Dealing with sparse outputs and transformers

I’m trying to better understand Transformers by applying them to a few toy problems. One such problem is: Given a sequence of numbers, output 1 for all adjacent duplicates, output 0 otherwise. For example:

input  = 0 3 5 9 3 3 5 2 5
output = 0 0 0 0 1 1 0 0 0

For short sequences (eg. 10 items) I can solve this problem with a BERT model.

However for long sequences (eg. 100 items) with very few (eg. 2) adjacent duplicates, my model only outputs 0 for all tokens. I imagine this is because most (98%) of the true outputs should be 0. This problem reminds me of class imbalance issues, but it’s not quite the same. Does anyone have any insight into how I might be able to handle this?

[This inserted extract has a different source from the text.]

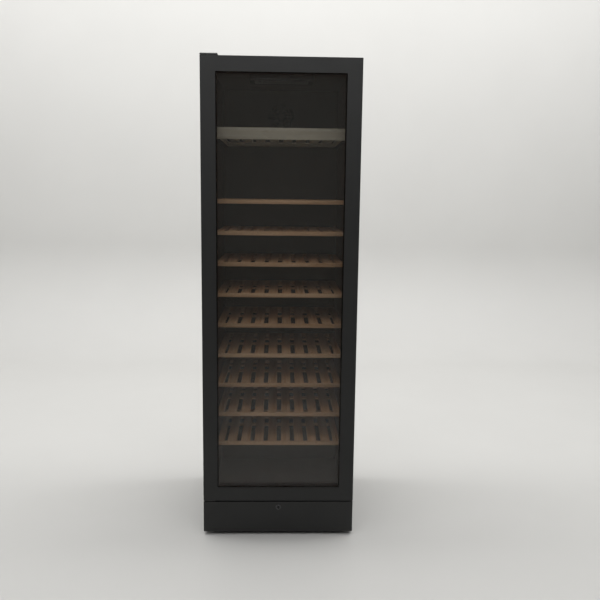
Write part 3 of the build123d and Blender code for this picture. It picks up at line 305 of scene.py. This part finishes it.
def zinc_coated_sheet():
    """Hot-dip galvanised sheet: dull grey metal whose crystals, 5 to 12 mm across, differ in tone."""
    material, tree = begin("galvanised_sheet")
    place = add(tree, "ShaderNodeTexCoord").outputs["Object"]
    crystals = add(tree, "ShaderNodeTexVoronoi", {"Vector": place, "Scale": 1 / 0.009})
    pick = add(tree, "ShaderNodeSeparateColor", {"Color": crystals.outputs["Color"]})
    tint = blend_colours(tree, pick.outputs["Red"], linear("#96999b"), linear("#a3a6a7"))
    gloss = add(
        tree,
        "ShaderNodeMapRange",
        {"Value": pick.outputs["Green"], "To Min": 0.44, "To Max": 0.54},
    )
    shader = add(
        tree,
        "ShaderNodeBsdfPrincipled",
        {"Base Color": tint, "Metallic": 1.0, "Roughness": gloss.outputs["Result"]},
    )
    end(tree, shader)
    return material


def plated_metal(name, light, dark, low, high, patch):
    """Plated or drawn metal: bright, with soft patches of duller film, patch millimetres across."""
    material, tree = begin(name)
    place = add(tree, "ShaderNodeTexCoord").outputs["Object"]
    film = mottle(tree, place, 1 / (patch * MM), 0.0, 1.0, detail=4.0)
    shader = add(
        tree,
        "ShaderNodeBsdfPrincipled",
        {
            "Base Color": blend_colours(tree, film, light, dark),
            "Metallic": 1.0,
            "Roughness": mottle(tree, place, 1 / (patch * 0.6 * MM), low, high),
        },
    )
    end(tree, shader)
    return material


def poured_foam():
    """Polyurethane foam, poured and skinned: straw-coloured, matt, with closed cells.

    The cells are under 1 mm; they are drawn 4 mm wide so that the surface reads as foam.
    """
    material, tree = begin("polyurethane_foam")
    place = add(tree, "ShaderNodeTexCoord").outputs["Object"]
    cells = add(tree, "ShaderNodeTexVoronoi", {"Vector": place, "Scale": 1 / 0.004})
    tint = blend_colours(tree, cells.outputs["Distance"], linear("#e9dcae"), linear("#d9c88e"))
    bump = add(
        tree,
        "ShaderNodeBump",
        {"Height": cells.outputs["Distance"], "Strength": 0.5, "Distance": 0.5 * MM},
    )
    shader = add(
        tree,
        "ShaderNodeBsdfPrincipled",
        {"Base Color": tint, "Roughness": 0.9, "Normal": bump.outputs["Normal"]},
    )
    end(tree, shader)
    return material


def pale_floor():
    """Sealed pale screed, trowelled: nearly even, with clouds half a metre wide."""
    material, tree = begin("pale_screed")
    place = add(tree, "ShaderNodeTexCoord").outputs["Object"]
    clouds = mottle(tree, place, 1 / 0.5, 0.0, 1.0, detail=4.0)
    tint = blend_colours(tree, clouds, linear("#bdbcb9"), linear("#bfbebb"))
    shader = add(tree, "ShaderNodeBsdfPrincipled", {"Base Color": tint, "Roughness": 0.7})
    end(tree, shader)
    return material


# ---- Shapes ----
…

Things I’ve tried that didn’t work:

  • Applying FocalLoss didn’t seem to work.
  • Training on a short sequence but applying the model to a longer sequence

An approach I’ve tried that worked:

  • Train a model on sequences of length 10
  • Train the same model on sequences of length 20
  • Train the same model on sequences of length 40
  • Train the same model on sequences of length 100

While this approach works in this particular case, I’m still left wondering if there’s a good way to handle training a Transformer directly against a sparse output. I can imagine some problems where this might occur and I cannot train against smaller problems and scale them up. (eg. Given a sequence of DNA data (ACTG) output 0 if nothing interesting happens here, output 1 if it’s a methylation site or transcription start site etc.)